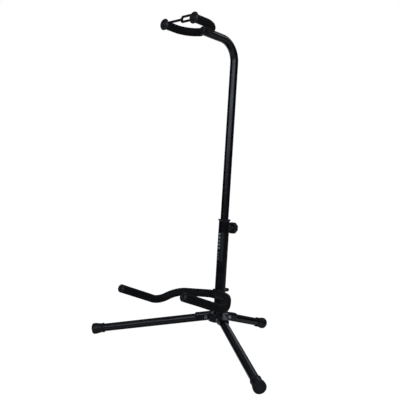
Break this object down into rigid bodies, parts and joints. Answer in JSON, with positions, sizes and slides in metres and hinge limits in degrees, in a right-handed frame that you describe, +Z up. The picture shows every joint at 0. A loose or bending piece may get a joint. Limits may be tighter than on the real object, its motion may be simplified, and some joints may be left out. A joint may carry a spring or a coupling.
{
  "type": "guitar stand",
  "caption": "Black tubular floor stand for a guitar: folding tripod legs, leaning telescopic post, foam-covered body cradle and neck yoke with a rubber strap.",
  "frame": {"origin": "on the floor, under the middle of the bounding box", "axes": "+Z up, -Y towards the guitar (the side of the cradle and the yoke); looking along +Y at the front of the stand, +X is to the right"},
  "size_m": [0.5524, 0.3902, 0.7494],
  "materials": {
    "black_paint": "satin-gloss black paint on steel tube",
    "foam": "matt black closed-cell foam sleeve",
    "black_plastic": "fine-textured black moulded plastic",
    "hub_plastic": "black moulded nylon",
    "rubber": "soft black moulded rubber",
    "strap_rubber": "flat black rubber band",
    "bright_steel": "zinc-plated steel",
    "black_steel": "black-plated steel fastener",
    "label": "printed film label with plain stripes"
  },
  "bodies": {
    "base": {"hub_core": "hub_plastic", "hub_screw": "black_steel", "post_foot_plug": "black_plastic", "lower_tube": "black_paint", "collar_bushing": "black_plastic", "tube_label": "label", "clamp_nut": "black_steel", "leg_bracket_left": "black_paint", "leg_bracket_right": "black_paint", "leg_bracket_rear": "black_paint", "leg_rivets": "bright_steel", "cradle_saddle": "black_paint", "cradle_rod": "black_paint", "cradle_foam_left": "foam", "cradle_foam_right": "foam", "cradle_cap_left": "black_plastic", "cradle_cap_right": "black_plastic", "cradle_bolt": "black_steel", "cradle_washer": "black_steel", "cradle_nut": "black_steel"},
    "leg_left": {"leg_tube_left": "black_paint", "leg_plug_left": "black_plastic", "foot_cap_left": "rubber"},
    "leg_right": {"leg_tube_right": "black_paint", "leg_plug_right": "black_plastic", "foot_cap_right": "rubber"},
    "leg_rear": {"leg_tube_rear": "black_paint", "leg_plug_rear": "black_plastic", "foot_cap_rear": "rubber"},
    "clamp_shoe": {"clamp_pad": "black_plastic"},
    "clamp": {"clamp_screw": "bright_steel", "clamp_knob": "black_plastic"},
    "guide": {"guide_ring": "black_plastic"},
    "neck": {"upper_tube": "black_paint", "mast_foot": "black_plastic", "gooseneck_plug": "black_plastic", "yoke_rod": "black_paint", "yoke_foam_left": "foam", "yoke_foam_right": "foam", "yoke_cap_left": "black_plastic", "yoke_cap_right": "black_plastic"},
    "strap": {"security_strap": "strap_rubber"}
  },
  "joints": [
    {"name": "leg_left_fold", "type": "hinge", "parent": "base", "child": "leg_left", "pos_m": [-0.02422, 0.00646, 0.06191], "axis": [0.527, -0.8467, 0.0741], "range_deg": [0, 77.7]},
    {"name": "leg_right_fold", "type": "hinge", "parent": "base", "child": "leg_right", "pos_m": [0.02422, 0.00646, 0.06191], "axis": [0.527, 0.8467, -0.0741], "range_deg": [0, 77.7]},
    {"name": "leg_rear_fold", "type": "hinge", "parent": "base", "child": "leg_rear", "pos_m": [0, 0.04981, 0.05812], "axis": [-1, 0, 0], "range_deg": [0, 76.9]},
    {"name": "height_slide", "type": "slide", "parent": "base", "child": "guide", "axis": [0, 0.0872, 0.9962], "range_m": [-0.05, 0.055]},
    {"name": "neck_turn", "type": "hinge", "parent": "guide", "child": "neck", "pos_m": [0, 0.03231, 0.18512], "axis": [0, 0.0872, 0.9962], "continuous": true},
    {"name": "clamp_travel", "type": "slide", "parent": "base", "child": "clamp_shoe", "axis": [0, 0.9962, -0.0872], "range_m": [0, 0.002]},
    {"name": "clamp_turn", "type": "hinge", "parent": "clamp_shoe", "child": "clamp", "pos_m": [0, 0.06546, 0.27257], "axis": [0, 0.9962, -0.0872], "range_deg": [0, 720]},
    {"name": "strap_swing", "type": "hinge", "parent": "neck", "child": "strap", "pos_m": [-0.0466, -0.09984, 0.73607], "axis": [0, 0.9919, -0.1271], "range_deg": [0, 95], "deforming": ["security_strap"]}
  ],
  "couplings": [
    {"joint": "clamp_travel", "follows": "clamp_turn", "m_per_rad": 0.00015915}
  ]
}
- - - - - - -
▸ **GIVEN TASK**:
From the material above, copy each line that includes the word "with".

▸ **OUTPUT**:
Break this object down into rigid bodies, parts and joints. Answer in JSON, with positions, sizes and slides in metres and hinge limits in degrees, in a right-handed frame that you describe, +Z up. The picture shows every joint at 0. A loose or bending piece may get a joint. Limits may be tighter than on the real object, its motion may be simplified, and some joints may be left out. A joint may carry a spring or a coupling.
  "caption": "Black tubular floor stand for a guitar: folding tripod legs, leaning telescopic post, foam-covered body cradle and neck yoke with a rubber strap.",
    "label": "printed film label with plain stripes"